Il calendario segnava 22 ottobre, ma è stato l’8 settembre del Comune di Milano: sulla annosa vicenda dello stadio di San Siro. Quel giorno il sindaco che per cinque anni ha condotto a Milano una gestione personalistica, pasticciata e inconcludente del caso stadio ha dovuto subire l’umiliazione di una riunione a Roma, dentro una stanza del governo di destra, che ha deciso di tirare i fili che Giuseppe Sala per cinque anni aveva ingarbugliato.
La riunione si è tenuta al ministero della Cultura, presenti, oltre a Sala, i rappresentanti delle proprietà dei club ovvero i fondi esteri Oaktree Capital e Redbird Capital Partners, la soprintendente alle Belle arti Emanuela Carpani, il ministro della Cultura Alessandro Giuli e quello dello Sport Andrea Abodi. Sì, un 8 settembre del sindaco di Milano sullo stadio: si fa quello che i club vogliono e il governo di destra benedice.
Uno: abbattimento del Meazza, ma parziale, con una non meglio specificata “rifunzionalizzazione” di quel che ne resterà (cioè la sua morte). Due: costruzione di un nuovo impianto, necessario non allo sport, ma alla finanza dei fondi americani. Tre: “sviluppo delle aree circostanti”, cioè altro cemento, con un bel grattacielo a uffici con cui le squadre si pagano l’arena nuova, con altro consumo di suolo che si somma ai 50 mila metri quadri del Parco dei Capitani che sarà distrutto per costruire il nuovo stadio, attaccato al Meazza ormai trasformato in “vestigia” e venduto a Milan e Inter. Conclusione in gloria: “Da parte di tutti gli interlocutori c’è stato apprezzamento e soddisfazione”, così si legge nella nota del Comune con toni da Agenzia Stefani.
Il bluff delle squadre è riuscito. Minacciavano di andare via da Milano per impietosire il sindaco e convincerlo a lasciar fare a Milan e Inter l’affare immobiliare a San Siro, dopo aver abbattuto il Meazza. Ora con l’aiutino del governo di destra hanno raggiunto l’obiettivo, dopo cinque anni di gioco a poker in cui il sindaco non ha mai chiesto di vedere le carte e smascherare il bluff.

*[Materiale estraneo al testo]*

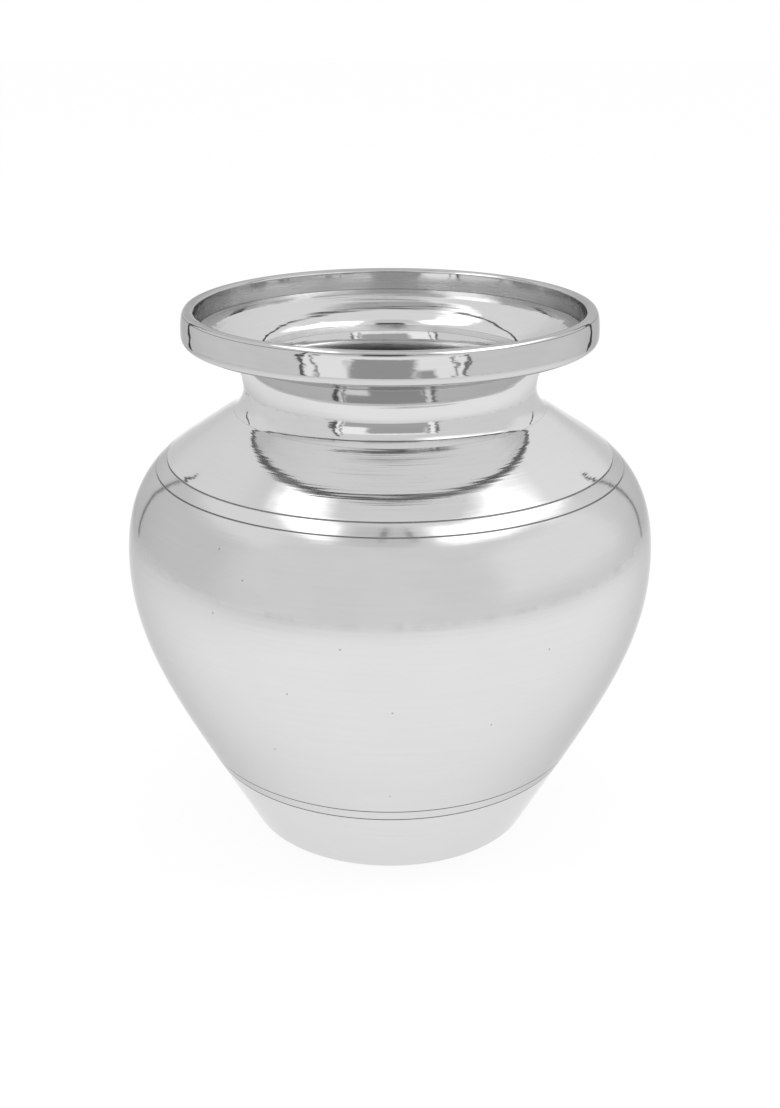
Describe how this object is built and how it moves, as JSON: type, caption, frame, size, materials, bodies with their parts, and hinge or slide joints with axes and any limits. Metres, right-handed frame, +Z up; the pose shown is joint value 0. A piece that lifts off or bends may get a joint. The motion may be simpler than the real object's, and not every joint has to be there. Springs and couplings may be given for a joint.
{
  "type": "kalash pot",
  "caption": "Round-bellied metal kalash pot with a waisted neck, a flared mouth dish and a heavy rim ring, open at the top and standing on a flat base.",
  "frame": {"origin": "centre of the flat base, on the surface that the pot stands on", "axes": "+Z up along the pot's axis; the pot is the same all round, and the picture looks along +Y"},
  "size_m": [0.125, 0.125, 0.1277],
  "materials": {
    "polished_silver": "silver-coloured metal, turned and polished, with fine lathe lines round the body",
    "dish_silver": "silver-coloured metal, turned, a little less bright than the outside",
    "rim_silver": "silver-coloured metal, polished bright, with a few small marks",
    "solder": "dull grey solder"
  },
  "bodies": {
    "root": {"base_cup": "polished_silver", "belly_shell": "polished_silver", "shoulder_shell": "polished_silver", "neck_collar": "polished_silver", "mouth_dish": "dish_silver", "rim_ring": "rim_silver", "base_solder_ring": "solder", "shoulder_solder_ring": "solder", "neck_solder_ring": "solder", "dish_solder_ring": "solder", "rim_solder_ring": "solder"}
  },
  "joints": []
}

Per anni aveva accettato il progetto delle squadre, buttar giù “la Scala del calcio” (di proprietà del Comune) per costruire la nuova arena e soprattutto grattacielo e megacentro commerciale (su terreni del Comune).
Poi è arrivata la Soprintendenza a dire quel che tutti sapevano, e cioè che nel 2025 il secondo anello del Meazza compirà settant’anni e dunque scatterà il vincolo di legge che impedisce l’abbattimento dell’impianto. A questo punto il sindaco, invece di lanciare subito una gara internazionale per la ristrutturazione del Meazza, ha fatto suo il progetto di recupero di Webuild.
Ma le due squadre vogliono lo stadio nuovo. Ed ecco il miracolo. Un anno dopo aver detto che non si poteva abbattere il Meazza, la Soprintendenza dice che invece, nella sostanza, si può fare: miracoli della destra al governo. E a Roma si sigla l’accordo, con “apprezzamento e soddisfazione da parte di tutti gli interlocutori”.
Evviva. Ha perso Milano, hanno vinto i manager dei due club. Il perché sta scritto in un dossier riservato della società di consulenza Washington Harbour: chi investe oggi 150 milioni in Redbird, potrebbe rivendere nel 2027 la sua quota incassando 390 milioni. Grazie al progetto di nuovo stadio con grattacielo annesso.
E i manager del Milan (da Gerry Cardinale al presidente Paolo Scaroni fino all’amministratore delegato Giorgio Furlani) intascheranno 569 milioni di incentivi (Mip, Management Incentive Plans) nel migliore scenario di sviluppo possibile; 358 milioni nello scenario base; zero euro se lo stadio non sarà realizzato. Sono 569 (o almeno 358) milioni di buoni motivi per spingere Cardinale, Scaroni e Furlani a fare il nuovo stadio a ogni costo; e a convincere tutti (dalla sovrintendente al sindaco) che sia una ottima idea.